The data:
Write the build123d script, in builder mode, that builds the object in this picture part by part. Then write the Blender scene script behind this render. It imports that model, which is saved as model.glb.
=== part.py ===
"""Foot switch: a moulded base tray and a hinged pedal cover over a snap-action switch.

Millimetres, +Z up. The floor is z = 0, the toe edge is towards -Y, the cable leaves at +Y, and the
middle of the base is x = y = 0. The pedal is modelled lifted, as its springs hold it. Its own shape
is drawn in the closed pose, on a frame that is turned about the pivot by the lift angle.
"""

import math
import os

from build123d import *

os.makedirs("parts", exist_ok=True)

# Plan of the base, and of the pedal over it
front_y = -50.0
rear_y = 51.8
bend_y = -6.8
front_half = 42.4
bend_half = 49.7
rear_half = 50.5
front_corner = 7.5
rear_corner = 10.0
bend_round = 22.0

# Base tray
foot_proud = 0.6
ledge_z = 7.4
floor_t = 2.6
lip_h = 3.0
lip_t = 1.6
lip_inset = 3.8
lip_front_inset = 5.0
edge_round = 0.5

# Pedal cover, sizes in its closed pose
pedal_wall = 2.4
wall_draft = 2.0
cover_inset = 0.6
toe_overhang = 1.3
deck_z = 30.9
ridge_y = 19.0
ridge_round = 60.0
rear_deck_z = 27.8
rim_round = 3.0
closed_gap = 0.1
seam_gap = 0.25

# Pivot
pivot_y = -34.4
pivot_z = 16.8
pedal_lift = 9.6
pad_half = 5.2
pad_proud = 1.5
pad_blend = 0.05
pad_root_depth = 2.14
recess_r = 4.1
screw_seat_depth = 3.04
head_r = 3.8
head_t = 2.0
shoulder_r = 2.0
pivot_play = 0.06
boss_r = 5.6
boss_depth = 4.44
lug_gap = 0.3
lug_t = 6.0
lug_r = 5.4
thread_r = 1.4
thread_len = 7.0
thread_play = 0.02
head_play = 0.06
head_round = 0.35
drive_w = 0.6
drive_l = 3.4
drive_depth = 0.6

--

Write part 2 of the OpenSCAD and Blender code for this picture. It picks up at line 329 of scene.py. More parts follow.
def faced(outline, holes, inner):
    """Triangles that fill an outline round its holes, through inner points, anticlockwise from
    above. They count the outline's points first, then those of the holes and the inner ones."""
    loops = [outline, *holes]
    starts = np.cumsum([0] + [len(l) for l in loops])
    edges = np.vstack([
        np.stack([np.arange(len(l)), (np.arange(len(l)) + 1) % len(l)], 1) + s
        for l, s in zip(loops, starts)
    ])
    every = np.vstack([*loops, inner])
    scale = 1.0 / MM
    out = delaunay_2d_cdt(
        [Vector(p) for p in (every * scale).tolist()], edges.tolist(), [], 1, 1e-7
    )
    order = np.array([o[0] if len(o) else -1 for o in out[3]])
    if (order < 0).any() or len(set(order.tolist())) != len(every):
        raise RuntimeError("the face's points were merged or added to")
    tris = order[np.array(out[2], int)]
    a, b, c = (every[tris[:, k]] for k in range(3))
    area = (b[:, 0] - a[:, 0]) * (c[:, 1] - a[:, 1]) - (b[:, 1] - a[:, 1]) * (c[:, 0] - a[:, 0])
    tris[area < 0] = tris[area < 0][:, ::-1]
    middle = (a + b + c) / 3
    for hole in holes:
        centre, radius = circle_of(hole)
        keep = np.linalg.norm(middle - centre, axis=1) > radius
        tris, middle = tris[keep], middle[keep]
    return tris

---

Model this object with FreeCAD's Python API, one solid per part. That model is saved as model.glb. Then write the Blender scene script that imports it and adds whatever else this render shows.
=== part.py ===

Aim: Say only how many lines in the records carry the word "saved".

Written response: 2